Program accessibility is generally the most difficult part of the plan to implement and should be addressed first. The definition of program areas may include lecture halls, classrooms, laboratories, and studios. The Americans with Disabilities Act requires that flooring accessible to disabled persons be slip resistant, not just when the building is constructed, but throughout its lifetime. It is important to note that commenters recommended that the Department apply an ASTM Standard (with modifications) to assess whether a floor surface is “slip resistant” as required by section 302.1 of the 2010 Standards. The Department declines to accept this recommendation since, currently, there is no generally accepted test method for the slip resistance of all walking surfaces under all conditions. However, a good guideline to go off of is a standard walkway is required by Occupational Safety and Health Administration (OSHA) to have CoF 0.5. As determined by Architectural and Transportation Barriers and the Compliance Board (Access Board), persons with disabilities require a higher CoF. The Access Board recommends that a CoF of 0.6 be used for accessible pathways and CoF of 0.8 be used on ramps.

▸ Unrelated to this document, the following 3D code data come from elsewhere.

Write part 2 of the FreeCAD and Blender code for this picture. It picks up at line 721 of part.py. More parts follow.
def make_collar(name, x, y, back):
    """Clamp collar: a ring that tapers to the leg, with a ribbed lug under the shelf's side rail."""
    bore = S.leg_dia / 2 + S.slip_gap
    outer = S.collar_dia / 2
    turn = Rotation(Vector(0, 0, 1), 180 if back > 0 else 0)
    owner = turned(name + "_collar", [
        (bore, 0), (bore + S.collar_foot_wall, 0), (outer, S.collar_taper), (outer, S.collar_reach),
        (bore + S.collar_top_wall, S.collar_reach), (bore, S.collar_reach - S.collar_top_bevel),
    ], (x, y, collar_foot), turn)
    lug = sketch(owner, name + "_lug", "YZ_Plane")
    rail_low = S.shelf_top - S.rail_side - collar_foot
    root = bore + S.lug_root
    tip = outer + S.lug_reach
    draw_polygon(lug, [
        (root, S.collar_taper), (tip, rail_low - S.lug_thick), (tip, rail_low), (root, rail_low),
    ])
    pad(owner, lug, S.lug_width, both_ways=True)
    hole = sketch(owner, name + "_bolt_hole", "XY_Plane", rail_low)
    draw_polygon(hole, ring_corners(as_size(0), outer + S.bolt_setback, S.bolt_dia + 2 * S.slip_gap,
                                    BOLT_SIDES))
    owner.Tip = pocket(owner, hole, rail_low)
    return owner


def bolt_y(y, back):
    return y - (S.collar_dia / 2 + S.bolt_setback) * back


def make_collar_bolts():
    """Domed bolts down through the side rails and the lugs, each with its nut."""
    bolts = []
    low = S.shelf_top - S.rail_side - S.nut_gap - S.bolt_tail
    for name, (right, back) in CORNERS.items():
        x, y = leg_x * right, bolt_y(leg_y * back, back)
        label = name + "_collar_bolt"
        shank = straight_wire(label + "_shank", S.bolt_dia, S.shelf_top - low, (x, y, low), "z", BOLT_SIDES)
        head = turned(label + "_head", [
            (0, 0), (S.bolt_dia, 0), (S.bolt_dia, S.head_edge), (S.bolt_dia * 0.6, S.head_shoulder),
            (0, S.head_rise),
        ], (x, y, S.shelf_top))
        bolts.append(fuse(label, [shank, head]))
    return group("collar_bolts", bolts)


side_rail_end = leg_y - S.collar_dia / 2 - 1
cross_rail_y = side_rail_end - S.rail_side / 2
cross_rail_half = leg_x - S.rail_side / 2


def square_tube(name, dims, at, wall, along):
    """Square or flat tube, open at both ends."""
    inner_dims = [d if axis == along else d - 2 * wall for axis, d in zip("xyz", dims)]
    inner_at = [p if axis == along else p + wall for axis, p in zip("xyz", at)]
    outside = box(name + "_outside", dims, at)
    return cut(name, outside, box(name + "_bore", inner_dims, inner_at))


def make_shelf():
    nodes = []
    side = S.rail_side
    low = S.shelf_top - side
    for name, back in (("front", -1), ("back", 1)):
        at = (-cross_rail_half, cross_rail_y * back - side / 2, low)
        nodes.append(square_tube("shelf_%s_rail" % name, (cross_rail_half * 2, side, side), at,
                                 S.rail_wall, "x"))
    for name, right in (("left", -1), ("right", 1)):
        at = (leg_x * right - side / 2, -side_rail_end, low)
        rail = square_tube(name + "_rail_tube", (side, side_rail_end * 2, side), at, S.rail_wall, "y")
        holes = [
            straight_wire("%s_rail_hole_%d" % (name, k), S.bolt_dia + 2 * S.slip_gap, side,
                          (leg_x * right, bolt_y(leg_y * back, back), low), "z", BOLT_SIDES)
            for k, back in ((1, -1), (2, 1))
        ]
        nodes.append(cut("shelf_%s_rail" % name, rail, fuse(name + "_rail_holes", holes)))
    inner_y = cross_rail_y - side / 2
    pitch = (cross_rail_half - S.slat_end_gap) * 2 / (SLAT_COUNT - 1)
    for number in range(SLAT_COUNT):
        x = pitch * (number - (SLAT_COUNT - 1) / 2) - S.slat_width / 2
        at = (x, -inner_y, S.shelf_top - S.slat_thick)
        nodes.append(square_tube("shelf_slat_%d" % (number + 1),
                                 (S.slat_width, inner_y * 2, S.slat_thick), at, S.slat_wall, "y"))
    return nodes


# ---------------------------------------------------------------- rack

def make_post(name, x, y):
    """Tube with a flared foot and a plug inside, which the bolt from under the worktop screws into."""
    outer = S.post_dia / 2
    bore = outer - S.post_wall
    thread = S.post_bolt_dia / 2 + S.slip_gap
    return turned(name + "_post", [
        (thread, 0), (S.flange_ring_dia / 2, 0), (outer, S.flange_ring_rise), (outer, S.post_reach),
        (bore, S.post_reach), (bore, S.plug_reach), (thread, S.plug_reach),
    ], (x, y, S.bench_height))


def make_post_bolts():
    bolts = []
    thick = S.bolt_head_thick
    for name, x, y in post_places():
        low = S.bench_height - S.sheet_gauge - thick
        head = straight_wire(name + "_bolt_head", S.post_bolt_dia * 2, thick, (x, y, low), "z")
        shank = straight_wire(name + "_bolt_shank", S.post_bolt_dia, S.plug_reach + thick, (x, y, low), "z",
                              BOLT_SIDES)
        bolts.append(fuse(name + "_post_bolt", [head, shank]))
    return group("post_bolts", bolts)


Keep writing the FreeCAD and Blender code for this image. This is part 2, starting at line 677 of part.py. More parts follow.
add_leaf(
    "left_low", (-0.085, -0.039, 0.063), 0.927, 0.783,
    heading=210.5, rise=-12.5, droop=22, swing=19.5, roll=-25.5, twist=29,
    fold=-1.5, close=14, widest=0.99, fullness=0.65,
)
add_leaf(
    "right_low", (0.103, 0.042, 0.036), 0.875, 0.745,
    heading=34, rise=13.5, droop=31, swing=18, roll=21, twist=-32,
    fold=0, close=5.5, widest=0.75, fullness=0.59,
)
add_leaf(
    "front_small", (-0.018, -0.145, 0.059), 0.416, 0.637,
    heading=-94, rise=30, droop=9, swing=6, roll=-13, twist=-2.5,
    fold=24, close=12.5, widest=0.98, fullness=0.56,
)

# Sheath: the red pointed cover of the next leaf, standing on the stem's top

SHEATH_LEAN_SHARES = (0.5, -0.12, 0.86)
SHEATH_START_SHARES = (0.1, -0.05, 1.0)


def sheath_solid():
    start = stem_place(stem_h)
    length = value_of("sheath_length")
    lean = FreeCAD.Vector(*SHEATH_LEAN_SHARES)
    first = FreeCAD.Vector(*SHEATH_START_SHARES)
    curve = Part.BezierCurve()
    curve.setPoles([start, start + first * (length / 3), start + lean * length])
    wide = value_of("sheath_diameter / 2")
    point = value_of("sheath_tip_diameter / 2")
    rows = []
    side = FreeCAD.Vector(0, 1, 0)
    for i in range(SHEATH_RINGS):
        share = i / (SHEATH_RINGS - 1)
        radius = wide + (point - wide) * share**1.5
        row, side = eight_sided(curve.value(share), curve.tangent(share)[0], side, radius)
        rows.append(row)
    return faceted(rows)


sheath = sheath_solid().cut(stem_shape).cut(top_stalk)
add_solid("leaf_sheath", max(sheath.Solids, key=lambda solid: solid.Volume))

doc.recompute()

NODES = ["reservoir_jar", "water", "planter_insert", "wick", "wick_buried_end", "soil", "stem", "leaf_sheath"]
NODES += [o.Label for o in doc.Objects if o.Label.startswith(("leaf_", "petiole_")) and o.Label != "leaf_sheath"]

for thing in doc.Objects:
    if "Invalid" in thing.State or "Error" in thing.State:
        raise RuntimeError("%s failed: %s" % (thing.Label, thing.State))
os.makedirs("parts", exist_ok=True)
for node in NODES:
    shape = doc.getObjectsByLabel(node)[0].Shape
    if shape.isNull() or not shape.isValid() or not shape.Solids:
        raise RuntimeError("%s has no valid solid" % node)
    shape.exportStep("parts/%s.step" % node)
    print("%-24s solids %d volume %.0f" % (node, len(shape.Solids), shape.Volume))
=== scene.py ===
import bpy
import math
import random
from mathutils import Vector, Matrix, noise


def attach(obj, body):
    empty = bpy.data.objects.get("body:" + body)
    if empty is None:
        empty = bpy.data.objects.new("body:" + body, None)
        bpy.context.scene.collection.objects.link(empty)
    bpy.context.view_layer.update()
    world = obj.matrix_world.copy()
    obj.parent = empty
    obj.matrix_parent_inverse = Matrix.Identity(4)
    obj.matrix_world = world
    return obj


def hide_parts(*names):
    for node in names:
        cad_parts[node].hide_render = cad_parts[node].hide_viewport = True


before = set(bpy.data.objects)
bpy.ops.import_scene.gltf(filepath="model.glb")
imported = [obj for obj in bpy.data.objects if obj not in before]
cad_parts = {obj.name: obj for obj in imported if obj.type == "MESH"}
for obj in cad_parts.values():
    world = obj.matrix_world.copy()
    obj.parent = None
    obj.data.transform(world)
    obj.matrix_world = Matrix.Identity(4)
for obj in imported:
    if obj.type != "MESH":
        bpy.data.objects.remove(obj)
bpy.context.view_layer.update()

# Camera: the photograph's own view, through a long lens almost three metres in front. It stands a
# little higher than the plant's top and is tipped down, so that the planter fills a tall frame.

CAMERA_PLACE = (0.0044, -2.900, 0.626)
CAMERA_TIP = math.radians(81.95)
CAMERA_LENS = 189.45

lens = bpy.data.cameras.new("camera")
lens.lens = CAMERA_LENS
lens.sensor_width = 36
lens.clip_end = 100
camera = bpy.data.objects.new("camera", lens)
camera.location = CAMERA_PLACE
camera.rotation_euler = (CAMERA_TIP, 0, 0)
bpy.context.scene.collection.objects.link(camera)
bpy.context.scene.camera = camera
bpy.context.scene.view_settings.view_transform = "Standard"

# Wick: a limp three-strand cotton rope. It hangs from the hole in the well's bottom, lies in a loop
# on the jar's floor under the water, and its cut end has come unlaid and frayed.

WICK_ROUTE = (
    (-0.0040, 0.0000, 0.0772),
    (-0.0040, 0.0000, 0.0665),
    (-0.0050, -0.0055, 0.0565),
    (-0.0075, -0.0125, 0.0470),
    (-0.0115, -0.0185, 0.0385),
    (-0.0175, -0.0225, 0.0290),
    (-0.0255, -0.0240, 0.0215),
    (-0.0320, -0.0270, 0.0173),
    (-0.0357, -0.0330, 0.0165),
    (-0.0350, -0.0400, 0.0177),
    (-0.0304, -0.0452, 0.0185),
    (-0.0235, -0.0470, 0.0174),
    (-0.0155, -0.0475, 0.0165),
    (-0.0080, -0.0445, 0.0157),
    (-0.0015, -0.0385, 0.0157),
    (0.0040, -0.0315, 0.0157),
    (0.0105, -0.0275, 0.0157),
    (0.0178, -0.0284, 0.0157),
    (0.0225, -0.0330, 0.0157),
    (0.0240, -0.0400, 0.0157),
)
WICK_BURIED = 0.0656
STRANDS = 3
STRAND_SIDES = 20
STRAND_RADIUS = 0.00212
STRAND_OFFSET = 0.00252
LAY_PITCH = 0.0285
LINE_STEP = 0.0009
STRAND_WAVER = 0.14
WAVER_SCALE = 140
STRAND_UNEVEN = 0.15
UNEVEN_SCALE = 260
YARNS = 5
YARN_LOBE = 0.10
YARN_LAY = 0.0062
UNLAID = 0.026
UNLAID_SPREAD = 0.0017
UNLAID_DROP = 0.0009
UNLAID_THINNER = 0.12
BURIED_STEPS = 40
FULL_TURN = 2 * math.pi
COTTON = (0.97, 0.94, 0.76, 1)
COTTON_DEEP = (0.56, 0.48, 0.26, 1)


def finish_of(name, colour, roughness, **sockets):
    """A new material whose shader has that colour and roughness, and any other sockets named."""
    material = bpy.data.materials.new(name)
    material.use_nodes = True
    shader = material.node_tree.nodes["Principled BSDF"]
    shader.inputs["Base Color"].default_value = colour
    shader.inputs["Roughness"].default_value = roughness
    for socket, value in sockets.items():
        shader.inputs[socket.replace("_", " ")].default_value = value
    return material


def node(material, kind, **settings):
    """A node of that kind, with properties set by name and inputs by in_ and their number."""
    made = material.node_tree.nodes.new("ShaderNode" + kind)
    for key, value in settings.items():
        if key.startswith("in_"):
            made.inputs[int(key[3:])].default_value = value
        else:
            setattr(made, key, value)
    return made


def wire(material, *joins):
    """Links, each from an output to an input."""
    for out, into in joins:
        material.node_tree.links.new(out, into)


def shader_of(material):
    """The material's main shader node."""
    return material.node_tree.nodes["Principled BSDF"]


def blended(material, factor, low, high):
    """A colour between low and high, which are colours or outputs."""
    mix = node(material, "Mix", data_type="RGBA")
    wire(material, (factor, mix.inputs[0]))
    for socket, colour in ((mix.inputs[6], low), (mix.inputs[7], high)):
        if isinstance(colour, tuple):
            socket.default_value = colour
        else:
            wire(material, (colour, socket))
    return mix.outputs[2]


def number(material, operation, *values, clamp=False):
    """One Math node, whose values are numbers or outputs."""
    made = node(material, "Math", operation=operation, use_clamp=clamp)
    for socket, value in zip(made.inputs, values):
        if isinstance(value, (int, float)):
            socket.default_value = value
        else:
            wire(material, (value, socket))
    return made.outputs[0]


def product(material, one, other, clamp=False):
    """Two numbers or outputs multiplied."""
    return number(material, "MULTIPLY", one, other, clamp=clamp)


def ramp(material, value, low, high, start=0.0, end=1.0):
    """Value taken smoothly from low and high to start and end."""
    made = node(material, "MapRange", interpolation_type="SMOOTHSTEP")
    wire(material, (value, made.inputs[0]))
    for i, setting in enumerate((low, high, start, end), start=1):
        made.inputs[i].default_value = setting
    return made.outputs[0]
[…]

The CoF should apply to these areas:

  • interior and exterior accessible routes, including walking surfaces, ramps, elevators, and lifts
  • stairways that are part of a means of egress
  • required clearances, including clear floor space, wheelchair seating spaces, turning space, and door maneuvering clearances
  • accessible parking spaces, access aisles, and accessible passenger loading zones

Implementing a non-slip tape or slip resistant adhesive to these walking surfaces, adding wheelchair ramps that also have proper grip tape and railings, and reviewing the architecture and mechanical infrastructure should help to ensure your university is on its way to ADA compliance. In facilities with toilets or showers, proper handrails and handicap signs should be put into place, along with slip resistant adhesives to ensure your university ADA compliance. Program accessibility requirements also apply to facilities that are leased by the institution. These can include, but is not limited to: private recreational centers, gyms, performance halls, and outdoor park and picnic areas. In some instances, an institution may find it’s easier and less costly to relocate a program to a different facility rather than retrofit the existing one with proper non-slip adhesive, railings, ramps, etc.

 

Is Your University ADA Compliant 2

Support service areas are the second part of a postsecondary education ADA compliance checklist. These areas include common use toilets, dining rooms, locker rooms, computer rooms, and lounges. Slip resistance in these areas is especially important due to their high traffic and commonly wet conditions, which can make them especially dangerous for those in wheelchairs, on crutches, or with other limited mobility. Even if carpet is in place, it is important to note that it shall be securely attached, have a firm cushion, pad, or backing or no cushion or pad, and not be of a high pile to prevent slips and falling in disabled people according to section 302.2. Stairs throughout the campus are advised to have non-slip stair treads and secured railings, while all wheelchair ramps are recommended to have a 1:12 slope, railings, and a slip resistant adhesive to prevent falls in those walking or slipping of wheels in wet conditions. The ADA Guideline Standards   also states that, “all accessible surfaces must be slip resistant to minimize hazards to people with disabilities, especially those who are ambulatory or semi-ambulatory or who use canes, crutches, and other walking aids. Standard practices for minimizing floor or ground slipperiness will likely satisfy compliance with the standards as slip resistance is important not just for accessibility but for general safety as well.” This can include utilizing a non-slip tape, stair treads, or adhesive coating to prevent falls in the disabled. Cobblestones or bricked areas can be especially tricky to comply to this requirement, so often times a university will offer an alternate route that is smoothly paved and easily accessible for wheelchairs and those with walking aids that might get stuck within the stones. The law also states that such accessible features are consistently maintained, so those elements such as wheelchair ramps, non-slip tape, stair treads, and handicap signage will always be at the disposal of anyone who might benefit from their use. Your university or college is obligated by the ADA to provide such reasonable accommodations to help all students participate fully and discrimination against individuals with disabilities.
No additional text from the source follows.